■ Problem requirements:
Extract, unchanged, each line of the listing below from its first line through the line that contains "edge_r = 2.3; // [1:0.1:3.9]", inclusive, and nothing else.

■ Given material:

---*---

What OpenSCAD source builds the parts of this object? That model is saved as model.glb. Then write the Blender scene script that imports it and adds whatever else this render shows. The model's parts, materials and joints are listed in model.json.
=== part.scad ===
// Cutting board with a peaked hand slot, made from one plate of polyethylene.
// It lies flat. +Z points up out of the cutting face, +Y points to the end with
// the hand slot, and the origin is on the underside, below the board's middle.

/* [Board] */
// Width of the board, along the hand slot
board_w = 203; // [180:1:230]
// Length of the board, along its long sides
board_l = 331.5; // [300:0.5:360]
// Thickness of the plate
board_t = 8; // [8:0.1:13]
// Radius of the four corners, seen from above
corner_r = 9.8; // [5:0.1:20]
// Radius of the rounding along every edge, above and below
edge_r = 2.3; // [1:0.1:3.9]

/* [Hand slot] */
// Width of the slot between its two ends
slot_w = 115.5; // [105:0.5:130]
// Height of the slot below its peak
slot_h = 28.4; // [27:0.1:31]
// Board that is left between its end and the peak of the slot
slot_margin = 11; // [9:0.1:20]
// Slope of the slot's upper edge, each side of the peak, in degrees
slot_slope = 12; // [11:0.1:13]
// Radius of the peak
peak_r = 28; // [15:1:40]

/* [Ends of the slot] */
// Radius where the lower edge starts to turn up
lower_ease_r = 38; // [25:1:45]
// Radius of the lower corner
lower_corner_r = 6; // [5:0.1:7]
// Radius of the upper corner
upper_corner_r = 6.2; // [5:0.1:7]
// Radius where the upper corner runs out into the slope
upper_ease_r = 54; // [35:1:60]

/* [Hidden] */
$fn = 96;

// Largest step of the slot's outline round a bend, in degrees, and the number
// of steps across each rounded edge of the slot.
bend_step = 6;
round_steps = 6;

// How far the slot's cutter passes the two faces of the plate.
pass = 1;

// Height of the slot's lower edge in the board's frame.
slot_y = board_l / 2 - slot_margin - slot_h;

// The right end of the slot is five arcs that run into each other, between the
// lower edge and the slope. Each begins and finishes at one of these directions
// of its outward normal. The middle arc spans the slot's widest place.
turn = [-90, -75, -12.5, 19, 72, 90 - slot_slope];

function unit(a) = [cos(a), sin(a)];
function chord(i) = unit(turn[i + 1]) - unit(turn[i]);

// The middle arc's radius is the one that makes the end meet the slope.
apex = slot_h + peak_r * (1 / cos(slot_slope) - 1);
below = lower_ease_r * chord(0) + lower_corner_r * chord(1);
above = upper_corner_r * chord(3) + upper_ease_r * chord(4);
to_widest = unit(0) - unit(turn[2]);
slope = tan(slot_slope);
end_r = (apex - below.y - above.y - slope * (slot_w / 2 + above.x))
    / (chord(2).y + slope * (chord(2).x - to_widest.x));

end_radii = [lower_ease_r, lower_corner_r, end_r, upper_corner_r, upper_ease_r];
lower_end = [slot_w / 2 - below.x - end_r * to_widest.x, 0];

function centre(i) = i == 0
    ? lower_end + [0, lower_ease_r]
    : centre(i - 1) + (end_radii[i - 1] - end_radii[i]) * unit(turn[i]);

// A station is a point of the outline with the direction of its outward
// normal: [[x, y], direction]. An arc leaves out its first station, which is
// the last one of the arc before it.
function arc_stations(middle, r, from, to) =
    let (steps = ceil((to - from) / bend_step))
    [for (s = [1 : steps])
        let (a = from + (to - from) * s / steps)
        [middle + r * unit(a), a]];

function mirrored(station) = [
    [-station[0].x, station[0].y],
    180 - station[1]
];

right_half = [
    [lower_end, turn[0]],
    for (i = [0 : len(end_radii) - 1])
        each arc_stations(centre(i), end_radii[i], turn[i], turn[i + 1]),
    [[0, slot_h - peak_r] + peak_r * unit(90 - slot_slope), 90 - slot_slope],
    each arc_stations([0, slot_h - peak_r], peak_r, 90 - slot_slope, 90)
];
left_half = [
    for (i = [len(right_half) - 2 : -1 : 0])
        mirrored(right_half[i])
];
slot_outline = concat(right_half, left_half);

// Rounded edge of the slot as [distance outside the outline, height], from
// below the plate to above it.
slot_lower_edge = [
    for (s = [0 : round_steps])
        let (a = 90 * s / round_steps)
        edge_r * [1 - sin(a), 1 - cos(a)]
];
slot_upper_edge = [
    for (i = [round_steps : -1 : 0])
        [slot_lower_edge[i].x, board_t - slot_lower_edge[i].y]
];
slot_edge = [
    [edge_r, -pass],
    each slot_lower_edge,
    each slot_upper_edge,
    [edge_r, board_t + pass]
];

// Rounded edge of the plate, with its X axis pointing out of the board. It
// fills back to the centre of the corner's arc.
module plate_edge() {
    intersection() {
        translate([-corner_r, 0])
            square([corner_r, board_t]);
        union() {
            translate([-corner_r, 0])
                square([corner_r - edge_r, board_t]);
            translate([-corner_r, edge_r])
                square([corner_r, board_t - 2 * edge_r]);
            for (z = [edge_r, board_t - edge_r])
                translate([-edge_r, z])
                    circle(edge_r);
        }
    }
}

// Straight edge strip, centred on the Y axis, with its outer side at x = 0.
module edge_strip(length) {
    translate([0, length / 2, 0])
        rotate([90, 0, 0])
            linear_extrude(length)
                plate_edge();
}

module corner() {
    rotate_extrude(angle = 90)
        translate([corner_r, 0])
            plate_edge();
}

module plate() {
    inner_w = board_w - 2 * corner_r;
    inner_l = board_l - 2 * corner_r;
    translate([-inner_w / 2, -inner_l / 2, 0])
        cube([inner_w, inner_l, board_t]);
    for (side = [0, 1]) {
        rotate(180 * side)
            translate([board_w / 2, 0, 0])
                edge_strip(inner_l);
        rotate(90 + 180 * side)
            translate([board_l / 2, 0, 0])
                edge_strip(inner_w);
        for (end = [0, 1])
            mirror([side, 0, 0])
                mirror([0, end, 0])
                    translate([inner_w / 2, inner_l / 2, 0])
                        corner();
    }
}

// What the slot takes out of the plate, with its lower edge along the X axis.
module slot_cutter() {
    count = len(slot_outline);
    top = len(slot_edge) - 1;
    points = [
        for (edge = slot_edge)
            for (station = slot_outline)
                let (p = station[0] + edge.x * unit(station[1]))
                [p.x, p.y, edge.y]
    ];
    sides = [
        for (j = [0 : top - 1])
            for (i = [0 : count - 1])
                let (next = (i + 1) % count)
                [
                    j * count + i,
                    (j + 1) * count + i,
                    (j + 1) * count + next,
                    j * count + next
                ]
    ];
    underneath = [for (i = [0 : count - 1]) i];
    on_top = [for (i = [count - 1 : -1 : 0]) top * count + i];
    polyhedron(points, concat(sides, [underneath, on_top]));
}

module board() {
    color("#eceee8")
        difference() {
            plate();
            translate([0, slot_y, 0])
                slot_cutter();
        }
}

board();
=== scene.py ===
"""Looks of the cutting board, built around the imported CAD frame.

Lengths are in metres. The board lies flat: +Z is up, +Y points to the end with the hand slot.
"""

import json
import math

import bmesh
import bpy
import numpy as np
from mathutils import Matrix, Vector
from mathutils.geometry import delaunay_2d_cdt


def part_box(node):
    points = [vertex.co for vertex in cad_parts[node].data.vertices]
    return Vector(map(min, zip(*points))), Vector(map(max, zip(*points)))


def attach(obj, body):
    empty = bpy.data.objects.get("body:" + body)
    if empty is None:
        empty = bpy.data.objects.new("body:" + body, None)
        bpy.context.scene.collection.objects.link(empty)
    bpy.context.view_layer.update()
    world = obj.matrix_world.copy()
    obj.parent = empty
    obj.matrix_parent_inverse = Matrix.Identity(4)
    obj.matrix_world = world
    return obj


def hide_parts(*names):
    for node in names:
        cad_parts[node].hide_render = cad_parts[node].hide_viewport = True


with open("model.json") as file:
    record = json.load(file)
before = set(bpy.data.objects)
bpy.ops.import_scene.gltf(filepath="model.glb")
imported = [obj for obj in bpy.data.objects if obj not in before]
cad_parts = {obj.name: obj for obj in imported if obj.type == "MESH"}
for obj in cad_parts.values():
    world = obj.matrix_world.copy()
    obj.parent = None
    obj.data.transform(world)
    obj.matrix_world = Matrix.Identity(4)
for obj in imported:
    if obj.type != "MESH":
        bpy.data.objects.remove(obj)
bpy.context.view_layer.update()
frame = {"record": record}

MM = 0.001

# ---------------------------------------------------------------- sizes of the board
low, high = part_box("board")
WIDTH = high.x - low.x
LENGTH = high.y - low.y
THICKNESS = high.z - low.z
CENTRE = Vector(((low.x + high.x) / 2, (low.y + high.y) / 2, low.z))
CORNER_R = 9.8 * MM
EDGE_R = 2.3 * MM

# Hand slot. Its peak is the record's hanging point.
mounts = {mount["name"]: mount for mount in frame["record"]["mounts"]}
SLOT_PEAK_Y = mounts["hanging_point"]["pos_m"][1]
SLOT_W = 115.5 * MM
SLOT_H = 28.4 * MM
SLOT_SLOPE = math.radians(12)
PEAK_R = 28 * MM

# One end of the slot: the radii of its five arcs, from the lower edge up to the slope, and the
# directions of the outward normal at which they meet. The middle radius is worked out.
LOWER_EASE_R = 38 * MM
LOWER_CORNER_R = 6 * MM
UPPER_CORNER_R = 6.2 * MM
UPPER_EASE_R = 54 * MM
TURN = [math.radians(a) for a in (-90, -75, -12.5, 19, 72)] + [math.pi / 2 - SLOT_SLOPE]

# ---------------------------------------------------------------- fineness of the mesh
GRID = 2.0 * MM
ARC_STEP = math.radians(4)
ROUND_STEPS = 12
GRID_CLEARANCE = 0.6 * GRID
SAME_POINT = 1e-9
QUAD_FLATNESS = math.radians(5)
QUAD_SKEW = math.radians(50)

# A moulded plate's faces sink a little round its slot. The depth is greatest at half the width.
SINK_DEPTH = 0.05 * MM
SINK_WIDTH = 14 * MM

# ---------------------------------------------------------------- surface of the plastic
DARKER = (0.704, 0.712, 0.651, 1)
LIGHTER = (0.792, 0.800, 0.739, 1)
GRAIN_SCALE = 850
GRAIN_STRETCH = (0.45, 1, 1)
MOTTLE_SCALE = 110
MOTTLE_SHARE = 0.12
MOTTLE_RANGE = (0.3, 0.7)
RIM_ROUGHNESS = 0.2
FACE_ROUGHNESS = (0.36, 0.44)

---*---

■ The response:
What OpenSCAD source builds the parts of this object? That model is saved as model.glb. Then write the Blender scene script that imports it and adds whatever else this render shows. The model's parts, materials and joints are listed in model.json.
=== part.scad ===
// Cutting board with a peaked hand slot, made from one plate of polyethylene.
// It lies flat. +Z points up out of the cutting face, +Y points to the end with
// the hand slot, and the origin is on the underside, below the board's middle.

/* [Board] */
// Width of the board, along the hand slot
board_w = 203; // [180:1:230]
// Length of the board, along its long sides
board_l = 331.5; // [300:0.5:360]
// Thickness of the plate
board_t = 8; // [8:0.1:13]
// Radius of the four corners, seen from above
corner_r = 9.8; // [5:0.1:20]
// Radius of the rounding along every edge, above and below
edge_r = 2.3; // [1:0.1:3.9]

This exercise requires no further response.